Some interesting information on Larry Summers (from Wikipedia), President Obama's primary economic advisor:
He attended Harvard University as a graduate student (Ph.D., 1982), where he studied under conservative economist Martin Feldstein.
Cutting the capital gains tax rate, Summers found, could help the economy grow. Later, while working in the Reagan and Clinton White Houses, Summers was able to lobby successfully for cuts in both corporate and capital gains tax cuts. One of Summers' prominent findings in labor economics is that unemployment insurance and welfare payments are a major contributor to unemployment, and therefore should be scaled back.
Summers was on the staff of the Council of Economic Advisers under President Reagan from 1982-1983.
Also during his stint in the Clinton administration, Summers was successful in pushing for capital gains tax cuts. During the California energy crisis of 2000, then-Treasury Secretary Summers teamed with Alan Greenspan and Enron executive Kenneth Lay to lecture California Governor Gray Davis on the causes of the crisis, explaining that the problem was excessive government regulation. Under the advice of Kenneth Lay, Summers urged Davis to relax California's environmental standards in order to reassure the markets.
Harvard and Andrei Shleifer, a close friend and protege of Summers, settled a $26M lawsuit by the U.S. government over the conflict of interest Shleifer had while advising Russia's privatisation program. Summers' continued support for Shleifer strengthened Summers' unpopularity with other professors. In an 18,000-word article in Institutional Investor (January, 2006), the magazine detailed Shleifer’s alleged efforts to use his inside knowledge of and sway over the Russian economy in order to make lucrative personal investments, all while leading a Harvard group, advising the Russian government, that was under contract with the U.S. The article suggests that Summers shielded his fellow economist from disciplinary action by the University....
Upon the death of his hero, libertarian economist Milton Friedman, Summers wrote an Op-Ed in The New York Times entitled "The Great Liberator" arguing that "any honest Democrat will admit that we are now all Friedmanites." Summers wrote that while Friedman made real contributions to monetary policy, his real contribution was "in convincing people of the importance of allowing free markets to operate."

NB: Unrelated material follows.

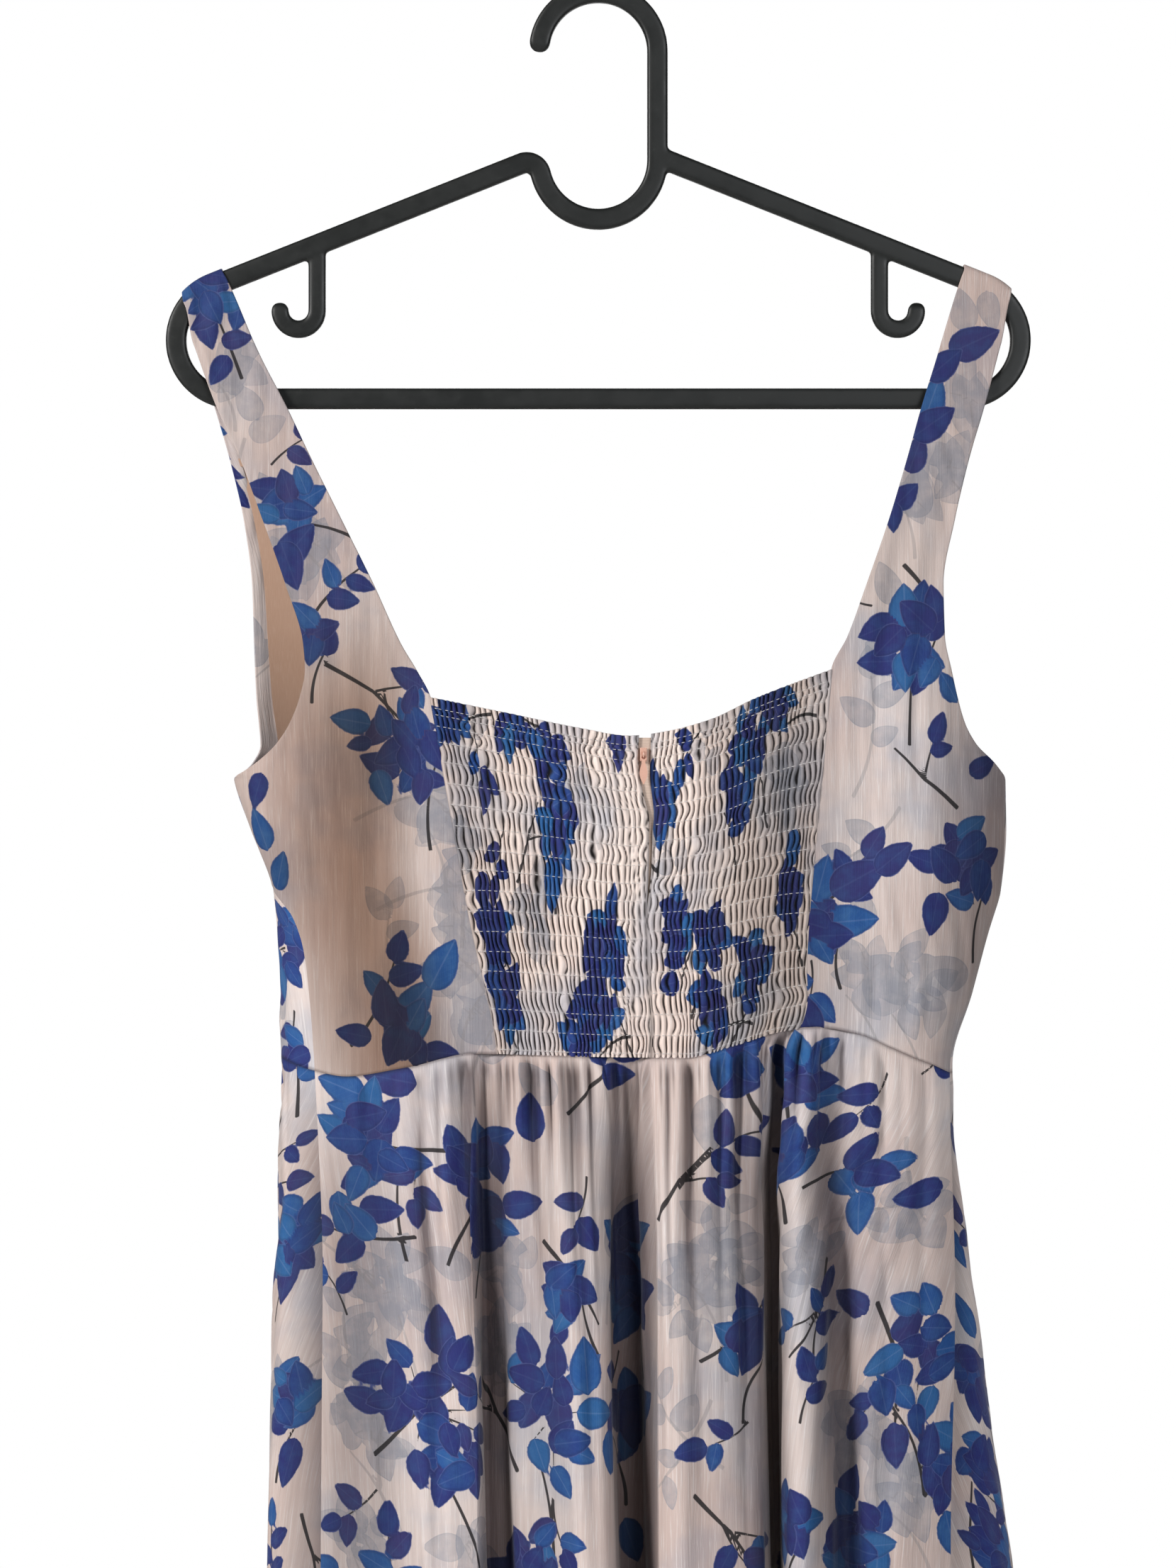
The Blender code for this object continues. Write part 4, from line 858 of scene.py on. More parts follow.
def turned_in(form, flat, normal, edge, roll, turn):
    """Adds a rolled edge: a half circle of radius `roll` inwards, then a return along the cloth's inside.

    edge is top, bottom, left or right. The return is as long as `turn`, rounded to whole rows.
    """
    axis = 0 if edge in ("top", "bottom") else 1
    way = slice(None, None, -1 if edge in ("bottom", "right") else 1)
    form, flat, normal = (np.moveaxis(grid, axis, 0)[way] for grid in (form, flat, normal))
    out = form[0] - form[1]
    out -= np.sum(out * normal[0], axis=-1, keepdims=True) * normal[0]
    spacing = np.linalg.norm(out, axis=-1, keepdims=True)
    out /= spacing
    flat_way = (flat[0] - flat[1]) / spacing
    count = min(max(1, int(round(turn / float(np.median(spacing))))), len(form) - 1)
    turns = np.radians(ROLL_TURNS)[:, None, None]
    bend = form[0] + roll * (out * np.sin(turns) - normal[0] * (1 - np.cos(turns)))
    inner = form[count::-1] - 2 * roll * normal[count::-1]
    length = np.linalg.norm(form[count::-1] - form[0], axis=-1, keepdims=True)
    inner_flat = flat[0] + flat_way * (length + math.pi * roll)
    grids = (
        np.concatenate([inner, bend, form]),
        np.concatenate([inner_flat, flat[0] + flat_way * roll * turns, flat]),
        np.concatenate([normal[count::-1], np.repeat(normal[:1], len(turns), axis=0), normal]),
    )
    return [np.moveaxis(grid[way], 0, axis) for grid in grids]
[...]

In January 2009, as the Obama Administration tried to pass a fiscal stimulus bill, Oregon Democratic Representative Peter DeFazio attacked Summers, saying that he thought that President Obama is "ill-advised by Larry Summers. Larry Summers hates infrastructure." . DeFazio, along with many liberal economists including Paul Krugman and Joseph Stiglitz, has argued that more of the stimulus should be spent on infrastructure, while Summers has supported tax cuts.
While President of Harvard, Summers dated conservative radio talk show host Laura Ingraham.
I guess I don't understand why Summers is a Democrat; he sounds like a closet conservative Republican to me. This indicates to me Obama's very conservative economic view, much more so than most people realize. I think he will evolve, but will it happen before things really turn bad? Some people think he's going to bring Summers along with him in this direction. I sincerely doubt it myself. I think it will take Summers leaving his position in the Administration to be replaced by a more balanced economist who is not a market fundamentalist.